If you cannot get a bend but are getting a bulge inwards of the shoulder your hips down are probably working correctly but your shoulders and eyes and hands may be to blame. Make sure that you look around your turn with your eyes and shoulders at the same time that you turn your hips. Feel that the outside rein maintains the consistent contact and the inside rein tilts the nose. Check that you aren’t over tightening the outside rein to pull the horse back to the rail. The horse should be looking in the direction of the turn. Next make sure the outside leg hasn’t come forward and on and the inside leg hasn’t drifted back and on. This can also create that awkward outside bend and shoulder bulge. Finally make sure that your seat bones are even and bent correctly around the turn.

Lastly if your horse blasts down the rail we have a lot of work to do. Initiate your turn slower and try to just achieve one step of the turn at a time. This issue often comes from the rider bracing everywhere to force a turn they assume they won’t be able to make. Stay relaxed and breathing through your body to apply your aids gently and slowly. They shouldn’t startle or squeeze the horse. Practice feeling your turns then initiating your turns just ahead of the corner and waiting for the horse to turn. Make sure to release as the horse turns. So you don’t inadvertently teach the horse to brace against your aids. Lastly, take your time and focus on moving the horse’s body onto different tracks making squiggly lines through the arena. Those are all micro turns that can easily be turned into a circle if you don’t lose your feel when you try for the bigger turn.

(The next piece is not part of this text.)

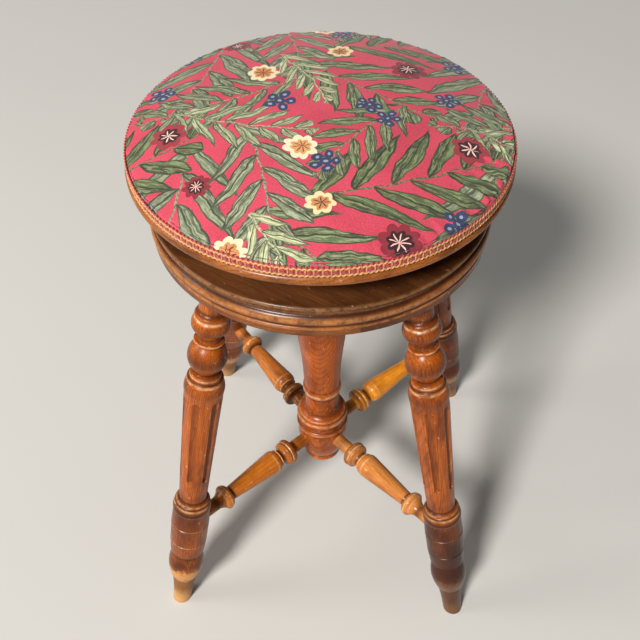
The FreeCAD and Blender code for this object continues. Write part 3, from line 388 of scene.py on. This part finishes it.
add(sprig, "NodeGroupOutput", {
    "Mask": leaf.math("MAXIMUM", stem) * inside, "Half": stripe.math("GREATER_THAN", 0.5),
    "Line": rim.math("MAXIMUM", vein) * leaf, "Stroke": stroke})

# A daisy: its edge is radius * (0.74 + 0.26 * |cos(petals * angle / 2)|), round a darker heart
# with a pale star.
daisy, along, across, (radius, petals) = motif_group(
    "daisy", ("Radius", "Petals"), ("Mask", "Heart", "Star"))
distance = (along ** 2.0 + across ** 2.0).math("SQRT")
angle = across.math("ARCTAN2", along)
wave = (angle * petals * 0.5).math("COSINE").math("ABSOLUTE")
edge = radius * (wave * 0.26 + 0.74)
add(daisy, "NodeGroupOutput", {
    "Mask": distance.math("LESS_THAN", edge), "Heart": distance.math("LESS_THAN", edge * 0.62),
    "Star": distance.math("LESS_THAN", radius * (wave ** 5.0) * 0.44 + 0.7)})

# A bunch of berries: five rounds set evenly round a sixth, by folding the angle into a fifth.
berries, along, across, (radius,) = motif_group("berry_bunch", ("Radius",), ("Mask", "Shine"))
distance = (along ** 2.0 + across ** 2.0).math("SQRT")
angle = across.math("ARCTAN2", along).math("WRAP", math.pi / 5, -math.pi / 5)
beside = distance * angle.math("SINE")
ahead = distance * angle.math("COSINE") - radius * 1.9
round_off = (beside ** 2.0 + ahead ** 2.0).math("SQRT").math("MINIMUM", distance)
add(berries, "NodeGroupOutput", {"Mask": round_off.math("LESS_THAN", radius),
                                 "Shine": round_off.math("LESS_THAN", radius * 0.35)})

# The cotton is matt with a faint bloom of loose fibres, and its colour is broken by the yarn.
# Slubs are 1.3 mm long. The threads are 0.4 mm apart and drawn 0.9 mm apart, to show at all.
cotton, tree = new_material("printed_cotton")
cloth = add(tree, "Attribute", output="Vector", attribute_name="cloth")
tremble = add(tree, "TexNoise", {"Vector": cloth, "Scale": 0.045, "Detail": 2.0},
              output="Color")
tremble = add(tree, "VectorMath", {0: tremble, 1: (0.5, 0.5, 0.5)}, operation="SUBTRACT")
tremble = add(tree, "VectorMath", {0: tremble, 1: (9, 9, 0)}, operation="MULTIPLY")
drawn = add(tree, "VectorMath", {0: tremble, 1: cloth})
slubs, broad, streak = [
    add(tree, "TexNoise", {"Vector": cloth, "Scale": per_mm, "Detail": detail,
                           "Roughness": harshness})
    for per_mm, detail, harshness in ((0.75, 3.0, 0.75), (0.018, 3.0, 0.55), (0.16, 5.0, 0.75))]
colour = painted(tree, srgb("#c03a54"), [(broad.between(0.35, 0.7), "#ae2f47"),
                                         (slubs.between(0.35, 0.75) * 0.45, "#d65a6c")])
for centre, turn, sizes, (dark, middle, light) in (
        ((150, 84), 98, (196, 62, 36, -48), ("#4b5747", "#6c7b64", "#9daa8b")),
        ((30, 44), 36, (172, 52, 31, 36), ("#2f3b2a", "#55694a", "#91a177")),
        ((168, 12), 158, (150, 42, 26, -30), ("#37442f", "#66775a", "#a3ac8c")),
        ((90, 150), -26, (186, 58, 33, 44), ("#263322", "#455838", "#7f9063")),
        ((226, 128), 76, (160, 48, 29, -38), ("#3c4a38", "#6b7c62", "#b0b69c")),
        ((34, 196), 124, (128, 36, 22, 26), ("#2d3a27", "#566a47", "#9ba77f")),
        ((196, 206), 12, (134, 34, 21, 26), ("#4c5c42", "#85966f", "#c6cda9")),
        ((246, 56), 60, (104, 27, 18, -18), ("#65744f", "#a7b286", "#dcdfba"))):
    given = (drawn, (*centre, 0), math.radians(turn), *sizes)
    mask, half, line, stroke = add(tree, "Group", dict(enumerate(given)),
                                   output=(0, 1, 2, 3), node_tree=sprig)
    pale = (stroke * 0.75 + streak * 0.25).between(0.46, 0.58)
    green = painted(tree, srgb(dark), [(half * 0.8, middle), (pale * 0.85, light),
                                       (0.14, "#77735f"), (line * 0.75, "#20261c")])
    colour = painted(tree, colour, [(mask, green)])
for centre, turn, sizes, (petal, heart_tone, star_tone) in (
        ((76, 82), 12, (18, 8), ("#7c2230", "#2c1019", "#eeb7ad")),
        ((204, 62), 40, (15, 8), ("#dccdaa", "#b97f4c", "#6c1c2a")),
        ((132, 196), 0, (17, 7), ("#8d2f39", "#35131c", "#f0c4b8")),
        ((250, 176), 25, (15, 8), ("#e0d4b4", "#c9955c", "#7d2731")),
        ((10, 112), 50, (13, 7), ("#dccb9f", "#b97f4c", "#4a1a28")),
        ((168, 130), 5, (13, 9), ("#7a2530", "#2c1019", "#eeb7ad"))):
    given = (drawn, (*centre, 0), math.radians(turn), *sizes)
    mask, heart, star = add(tree, "Group", dict(enumerate(given)), output=(0, 1, 2),
                            node_tree=daisy)
    flower = painted(tree, srgb(petal), [(heart, heart_tone), (star, star_tone)])
    colour = painted(tree, colour, [(mask, flower)])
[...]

At the end of the day most turning issues come from improper biomechanics. Even a green horse that has learned to move away from pressure intuitively knows how to shape their body around the turn to follow your seat. It isn’t something we explicitly teach a horse. Biomechanics are set to be easy for horse and rider. Work on yours to make your turns easier, smoother, more accurate, and better balanced. Your horse will appreciate it!